─── Data excerpt ───

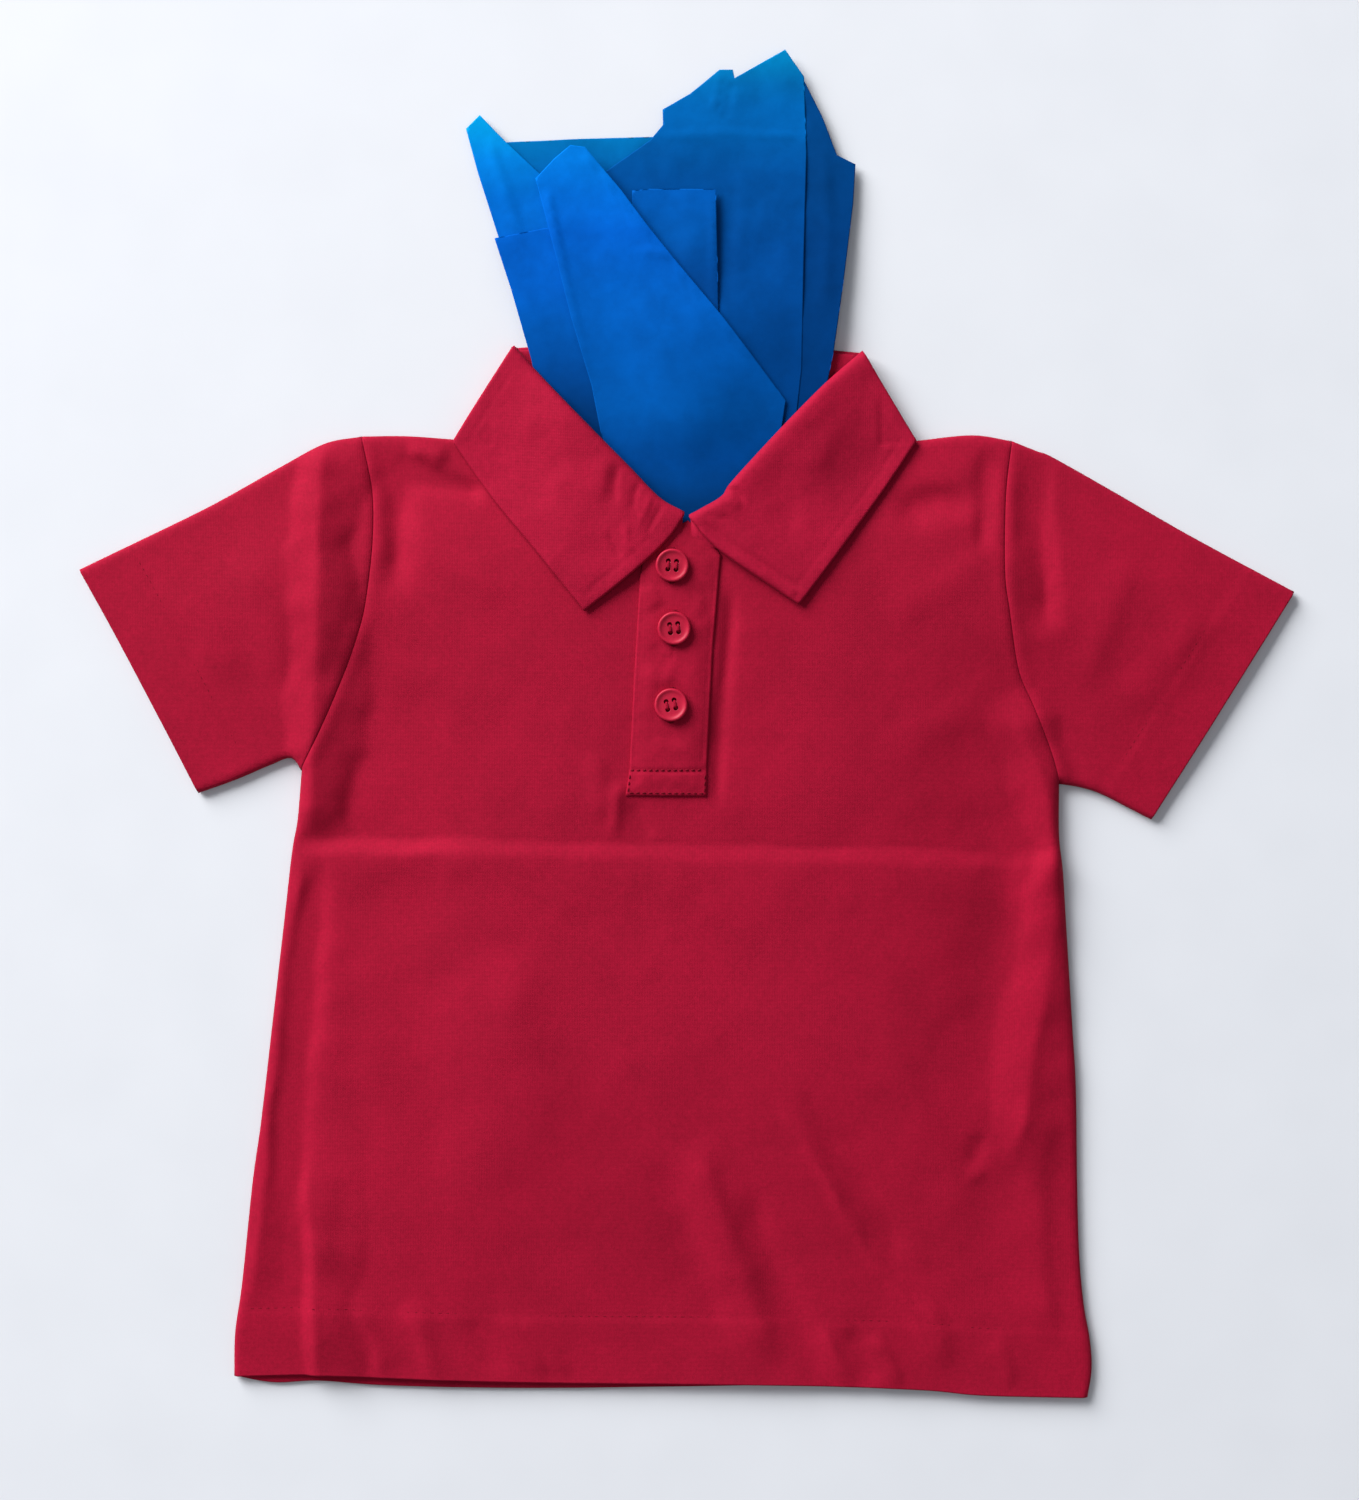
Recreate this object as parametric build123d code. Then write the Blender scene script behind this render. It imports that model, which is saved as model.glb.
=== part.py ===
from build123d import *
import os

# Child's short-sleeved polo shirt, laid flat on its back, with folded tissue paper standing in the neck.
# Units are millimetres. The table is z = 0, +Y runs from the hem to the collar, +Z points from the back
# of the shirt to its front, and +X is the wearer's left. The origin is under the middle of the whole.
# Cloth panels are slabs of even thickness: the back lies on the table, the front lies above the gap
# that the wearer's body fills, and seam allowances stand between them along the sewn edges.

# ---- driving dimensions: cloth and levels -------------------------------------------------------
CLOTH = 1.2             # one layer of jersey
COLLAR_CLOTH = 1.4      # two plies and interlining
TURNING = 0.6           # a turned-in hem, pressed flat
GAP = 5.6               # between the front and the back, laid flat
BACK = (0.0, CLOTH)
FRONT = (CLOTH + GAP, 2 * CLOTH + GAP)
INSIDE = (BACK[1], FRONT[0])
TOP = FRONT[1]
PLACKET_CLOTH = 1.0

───

Given problem:
Give an exact repetition of all the material.

The reply:
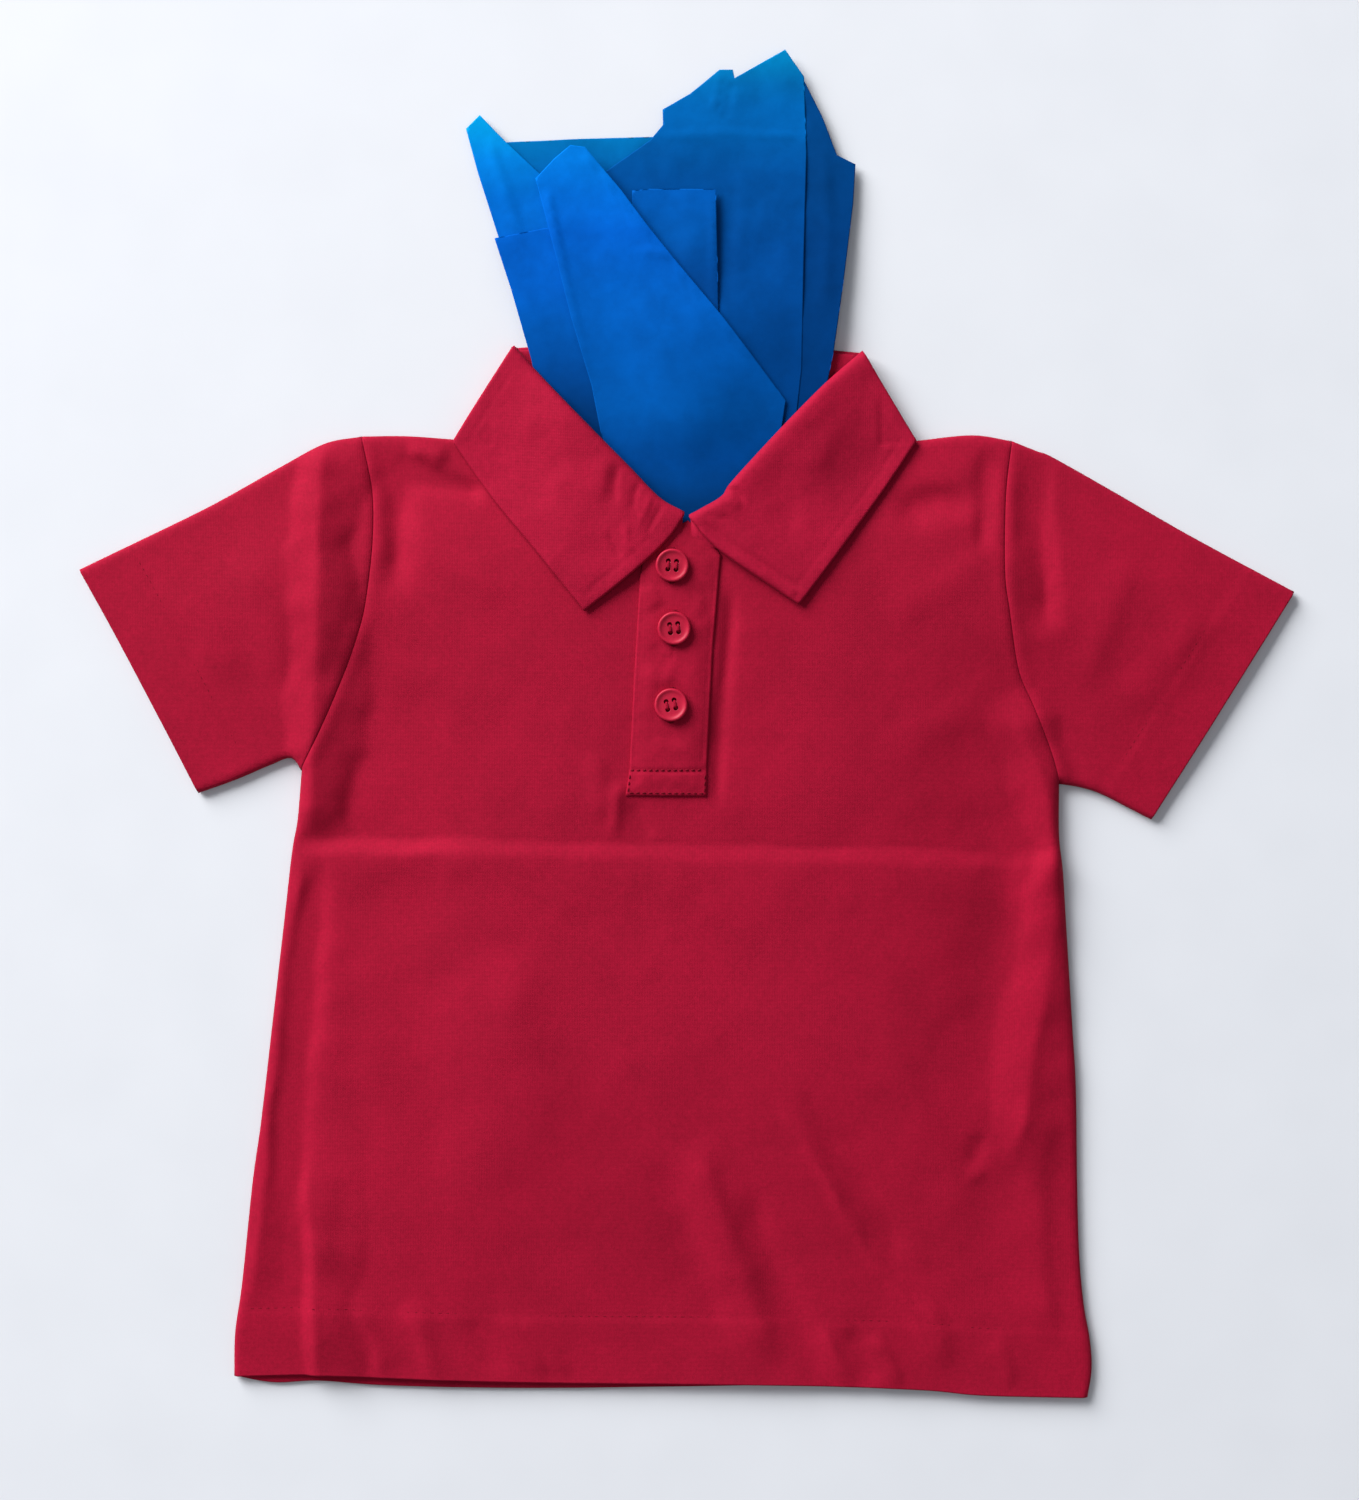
Recreate this object as parametric build123d code. Then write the Blender scene script behind this render. It imports that model, which is saved as model.glb.
=== part.py ===
from build123d import *
import os

# Child's short-sleeved polo shirt, laid flat on its back, with folded tissue paper standing in the neck.
# Units are millimetres. The table is z = 0, +Y runs from the hem to the collar, +Z points from the back
# of the shirt to its front, and +X is the wearer's left. The origin is under the middle of the whole.
# Cloth panels are slabs of even thickness: the back lies on the table, the front lies above the gap
# that the wearer's body fills, and seam allowances stand between them along the sewn edges.

# ---- driving dimensions: cloth and levels -------------------------------------------------------
CLOTH = 1.2             # one layer of jersey
COLLAR_CLOTH = 1.4      # two plies and interlining
TURNING = 0.6           # a turned-in hem, pressed flat
GAP = 5.6               # between the front and the back, laid flat
BACK = (0.0, CLOTH)
FRONT = (CLOTH + GAP, 2 * CLOTH + GAP)
INSIDE = (BACK[1], FRONT[0])
TOP = FRONT[1]
PLACKET_CLOTH = 1.0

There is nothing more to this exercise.